▶ [Stated exercise]:
Each line that holds the word "part" is to be identified and copied.

▶ [Source records]:
###
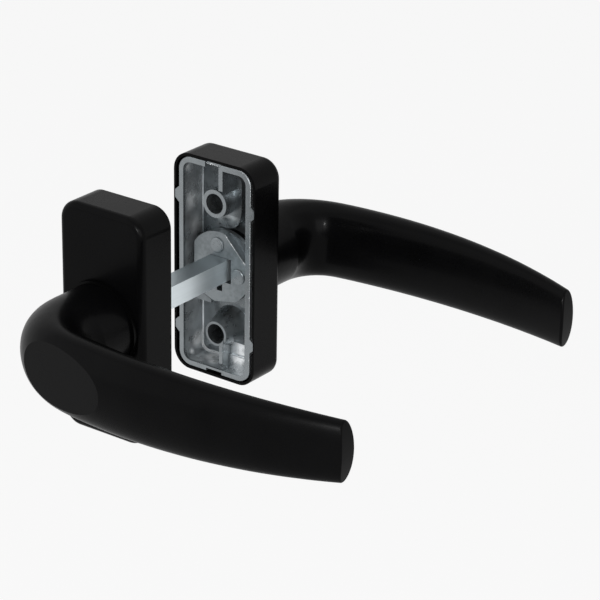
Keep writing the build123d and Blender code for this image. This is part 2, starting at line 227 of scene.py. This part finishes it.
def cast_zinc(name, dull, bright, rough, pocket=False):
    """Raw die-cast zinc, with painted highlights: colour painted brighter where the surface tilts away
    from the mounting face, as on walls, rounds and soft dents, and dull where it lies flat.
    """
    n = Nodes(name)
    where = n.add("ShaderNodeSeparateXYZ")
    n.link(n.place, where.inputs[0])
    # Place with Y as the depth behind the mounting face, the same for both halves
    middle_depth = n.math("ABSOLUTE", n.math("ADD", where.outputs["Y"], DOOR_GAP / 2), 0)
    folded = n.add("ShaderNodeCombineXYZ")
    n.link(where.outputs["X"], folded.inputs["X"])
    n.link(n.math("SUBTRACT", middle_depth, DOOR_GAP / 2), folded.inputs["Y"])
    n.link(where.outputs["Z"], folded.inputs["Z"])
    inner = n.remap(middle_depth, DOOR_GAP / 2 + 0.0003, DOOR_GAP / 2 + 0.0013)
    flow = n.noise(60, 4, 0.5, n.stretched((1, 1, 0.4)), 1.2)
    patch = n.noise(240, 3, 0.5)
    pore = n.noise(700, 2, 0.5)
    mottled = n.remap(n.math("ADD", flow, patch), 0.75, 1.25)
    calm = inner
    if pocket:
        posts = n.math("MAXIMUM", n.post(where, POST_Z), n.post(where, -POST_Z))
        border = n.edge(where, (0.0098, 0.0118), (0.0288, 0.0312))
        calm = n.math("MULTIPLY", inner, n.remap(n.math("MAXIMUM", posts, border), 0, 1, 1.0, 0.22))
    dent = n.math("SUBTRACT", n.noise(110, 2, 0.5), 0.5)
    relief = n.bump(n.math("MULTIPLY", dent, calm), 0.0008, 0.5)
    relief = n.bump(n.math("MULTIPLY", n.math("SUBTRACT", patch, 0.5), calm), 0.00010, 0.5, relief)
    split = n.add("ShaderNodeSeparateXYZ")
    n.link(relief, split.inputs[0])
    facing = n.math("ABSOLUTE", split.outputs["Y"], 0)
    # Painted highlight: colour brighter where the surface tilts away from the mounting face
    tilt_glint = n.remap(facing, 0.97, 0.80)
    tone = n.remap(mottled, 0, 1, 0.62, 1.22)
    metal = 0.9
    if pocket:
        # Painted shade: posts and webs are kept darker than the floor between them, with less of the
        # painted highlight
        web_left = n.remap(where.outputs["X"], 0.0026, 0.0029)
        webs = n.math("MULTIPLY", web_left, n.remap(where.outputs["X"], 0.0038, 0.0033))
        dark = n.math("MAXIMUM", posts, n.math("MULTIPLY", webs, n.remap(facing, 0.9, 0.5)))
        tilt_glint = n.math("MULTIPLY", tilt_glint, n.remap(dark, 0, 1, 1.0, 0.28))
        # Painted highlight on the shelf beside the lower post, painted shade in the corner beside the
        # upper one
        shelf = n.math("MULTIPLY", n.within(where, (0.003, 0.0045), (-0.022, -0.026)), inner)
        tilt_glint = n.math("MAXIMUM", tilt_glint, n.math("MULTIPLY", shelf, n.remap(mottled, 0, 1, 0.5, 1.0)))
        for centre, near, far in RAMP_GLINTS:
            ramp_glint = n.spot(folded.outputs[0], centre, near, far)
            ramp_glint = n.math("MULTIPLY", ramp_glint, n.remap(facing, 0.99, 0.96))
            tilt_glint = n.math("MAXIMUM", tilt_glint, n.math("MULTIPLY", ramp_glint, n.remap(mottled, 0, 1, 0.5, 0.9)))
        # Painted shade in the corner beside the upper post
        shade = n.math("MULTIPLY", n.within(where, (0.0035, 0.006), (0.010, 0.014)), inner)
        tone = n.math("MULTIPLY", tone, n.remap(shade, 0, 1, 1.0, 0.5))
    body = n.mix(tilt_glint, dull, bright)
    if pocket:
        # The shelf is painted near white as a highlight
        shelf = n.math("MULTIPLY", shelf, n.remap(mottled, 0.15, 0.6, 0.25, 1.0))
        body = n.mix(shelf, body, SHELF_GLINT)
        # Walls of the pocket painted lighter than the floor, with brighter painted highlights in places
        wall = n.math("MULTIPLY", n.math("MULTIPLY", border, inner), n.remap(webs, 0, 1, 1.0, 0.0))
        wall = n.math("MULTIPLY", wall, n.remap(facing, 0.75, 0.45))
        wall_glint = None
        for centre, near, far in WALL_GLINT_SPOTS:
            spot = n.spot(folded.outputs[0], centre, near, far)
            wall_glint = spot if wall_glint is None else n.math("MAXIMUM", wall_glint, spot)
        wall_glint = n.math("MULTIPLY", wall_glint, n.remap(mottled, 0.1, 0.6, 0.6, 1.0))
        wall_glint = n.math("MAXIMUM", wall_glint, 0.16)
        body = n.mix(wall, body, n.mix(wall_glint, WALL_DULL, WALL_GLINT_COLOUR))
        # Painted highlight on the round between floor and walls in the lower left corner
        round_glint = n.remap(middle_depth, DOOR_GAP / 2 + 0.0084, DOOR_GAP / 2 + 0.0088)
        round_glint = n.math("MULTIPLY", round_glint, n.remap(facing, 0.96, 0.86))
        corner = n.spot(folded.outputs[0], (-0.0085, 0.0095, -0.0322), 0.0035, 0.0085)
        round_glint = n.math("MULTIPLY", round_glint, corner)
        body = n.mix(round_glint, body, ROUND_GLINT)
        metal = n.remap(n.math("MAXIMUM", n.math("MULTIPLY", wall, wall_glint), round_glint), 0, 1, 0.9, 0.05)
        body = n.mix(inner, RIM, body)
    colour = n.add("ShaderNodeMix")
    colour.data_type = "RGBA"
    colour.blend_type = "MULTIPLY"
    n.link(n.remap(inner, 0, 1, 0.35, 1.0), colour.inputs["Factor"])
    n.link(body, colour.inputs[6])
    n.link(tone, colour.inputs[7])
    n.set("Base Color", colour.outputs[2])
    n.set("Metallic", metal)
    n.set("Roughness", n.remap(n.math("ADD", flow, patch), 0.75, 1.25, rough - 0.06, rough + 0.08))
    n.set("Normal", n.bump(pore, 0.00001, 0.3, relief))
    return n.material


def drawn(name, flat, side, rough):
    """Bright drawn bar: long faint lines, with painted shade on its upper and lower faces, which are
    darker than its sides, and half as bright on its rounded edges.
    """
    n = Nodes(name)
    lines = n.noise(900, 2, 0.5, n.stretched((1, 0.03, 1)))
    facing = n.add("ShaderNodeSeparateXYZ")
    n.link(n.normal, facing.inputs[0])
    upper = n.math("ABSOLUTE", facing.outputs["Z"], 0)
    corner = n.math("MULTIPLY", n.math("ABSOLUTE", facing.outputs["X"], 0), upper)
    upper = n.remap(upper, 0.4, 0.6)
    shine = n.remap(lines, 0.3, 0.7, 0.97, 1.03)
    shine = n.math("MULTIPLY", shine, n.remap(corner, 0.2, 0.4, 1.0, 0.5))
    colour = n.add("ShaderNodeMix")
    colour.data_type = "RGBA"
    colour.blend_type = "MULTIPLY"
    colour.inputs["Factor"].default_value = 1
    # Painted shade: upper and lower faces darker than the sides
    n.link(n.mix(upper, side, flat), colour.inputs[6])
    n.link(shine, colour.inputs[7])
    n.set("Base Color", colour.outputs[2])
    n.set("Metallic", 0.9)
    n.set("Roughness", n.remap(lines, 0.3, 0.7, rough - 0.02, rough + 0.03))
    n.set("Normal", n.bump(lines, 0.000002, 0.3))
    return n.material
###
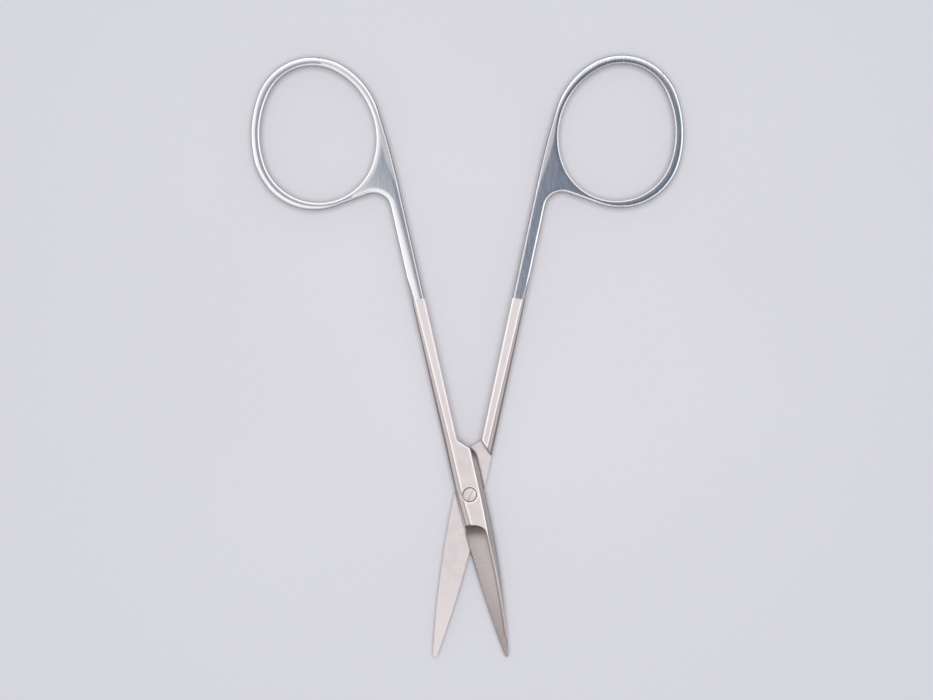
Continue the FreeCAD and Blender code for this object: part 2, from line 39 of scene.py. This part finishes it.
###
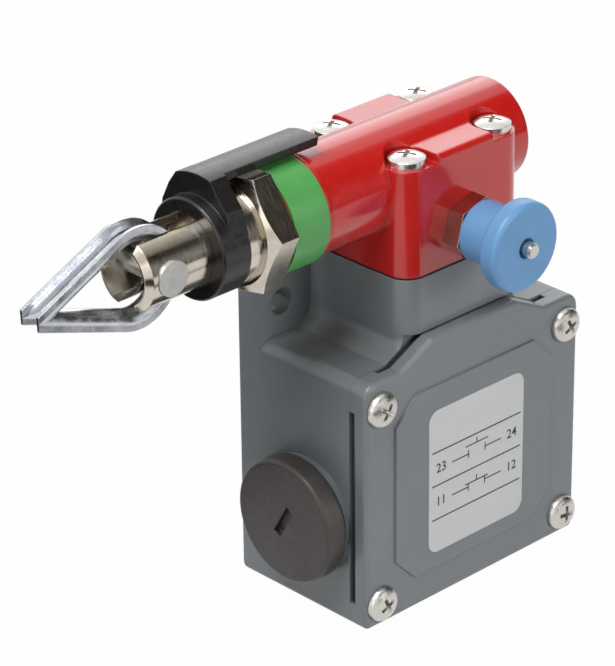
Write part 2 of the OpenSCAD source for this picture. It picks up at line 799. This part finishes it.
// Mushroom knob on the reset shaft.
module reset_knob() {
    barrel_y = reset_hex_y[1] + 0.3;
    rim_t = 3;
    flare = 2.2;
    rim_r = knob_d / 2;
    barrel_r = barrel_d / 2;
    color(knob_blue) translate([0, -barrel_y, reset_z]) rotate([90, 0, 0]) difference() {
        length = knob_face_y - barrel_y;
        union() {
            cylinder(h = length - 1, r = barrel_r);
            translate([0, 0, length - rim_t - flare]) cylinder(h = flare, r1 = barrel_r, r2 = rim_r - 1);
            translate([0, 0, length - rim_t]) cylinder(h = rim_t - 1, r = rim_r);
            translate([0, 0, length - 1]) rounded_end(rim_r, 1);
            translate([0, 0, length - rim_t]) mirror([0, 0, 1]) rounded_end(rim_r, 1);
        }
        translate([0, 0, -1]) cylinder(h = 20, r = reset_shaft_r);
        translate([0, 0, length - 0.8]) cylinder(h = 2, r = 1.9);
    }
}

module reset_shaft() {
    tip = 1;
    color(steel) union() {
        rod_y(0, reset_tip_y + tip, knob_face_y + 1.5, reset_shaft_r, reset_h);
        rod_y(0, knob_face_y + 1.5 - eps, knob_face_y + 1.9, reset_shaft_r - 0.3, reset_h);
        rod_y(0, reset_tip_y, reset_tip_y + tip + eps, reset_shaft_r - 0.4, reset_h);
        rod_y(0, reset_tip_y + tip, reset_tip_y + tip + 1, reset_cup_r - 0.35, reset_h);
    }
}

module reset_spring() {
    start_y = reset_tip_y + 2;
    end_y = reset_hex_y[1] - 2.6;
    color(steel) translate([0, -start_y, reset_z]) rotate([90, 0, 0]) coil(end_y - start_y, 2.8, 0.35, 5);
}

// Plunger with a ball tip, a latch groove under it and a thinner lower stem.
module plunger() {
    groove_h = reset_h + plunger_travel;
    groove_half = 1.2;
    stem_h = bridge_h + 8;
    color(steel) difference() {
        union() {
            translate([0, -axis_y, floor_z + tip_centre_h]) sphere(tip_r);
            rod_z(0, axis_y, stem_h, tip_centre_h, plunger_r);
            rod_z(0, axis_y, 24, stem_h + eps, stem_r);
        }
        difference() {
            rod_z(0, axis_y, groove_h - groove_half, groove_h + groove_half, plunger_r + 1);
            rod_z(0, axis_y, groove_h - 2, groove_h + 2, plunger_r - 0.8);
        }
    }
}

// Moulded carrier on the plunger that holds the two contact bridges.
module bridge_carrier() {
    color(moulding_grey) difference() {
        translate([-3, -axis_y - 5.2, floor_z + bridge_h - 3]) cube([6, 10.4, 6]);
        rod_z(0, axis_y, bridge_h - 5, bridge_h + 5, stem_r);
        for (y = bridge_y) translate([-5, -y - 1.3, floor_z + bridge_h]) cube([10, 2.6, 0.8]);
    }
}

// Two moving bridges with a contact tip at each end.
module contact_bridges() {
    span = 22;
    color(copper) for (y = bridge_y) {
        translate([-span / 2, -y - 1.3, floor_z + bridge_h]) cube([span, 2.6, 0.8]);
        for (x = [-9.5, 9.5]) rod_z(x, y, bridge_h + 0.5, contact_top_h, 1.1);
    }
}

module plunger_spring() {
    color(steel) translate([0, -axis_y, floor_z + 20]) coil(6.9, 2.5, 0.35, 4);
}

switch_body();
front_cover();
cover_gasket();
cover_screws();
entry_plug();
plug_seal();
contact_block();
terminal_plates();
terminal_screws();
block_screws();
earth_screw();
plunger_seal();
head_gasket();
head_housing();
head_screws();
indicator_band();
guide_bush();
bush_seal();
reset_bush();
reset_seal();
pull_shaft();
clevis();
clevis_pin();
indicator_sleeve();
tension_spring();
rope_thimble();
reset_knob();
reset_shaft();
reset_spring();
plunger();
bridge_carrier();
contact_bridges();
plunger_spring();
###
▶ [Full solution]:
Keep writing the build123d and Blender code for this image. This is part 2, starting at line 227 of scene.py. This part finishes it.
Continue the FreeCAD and Blender code for this object: part 2, from line 39 of scene.py. This part finishes it.
Write part 2 of the OpenSCAD source for this picture. It picks up at line 799. This part finishes it.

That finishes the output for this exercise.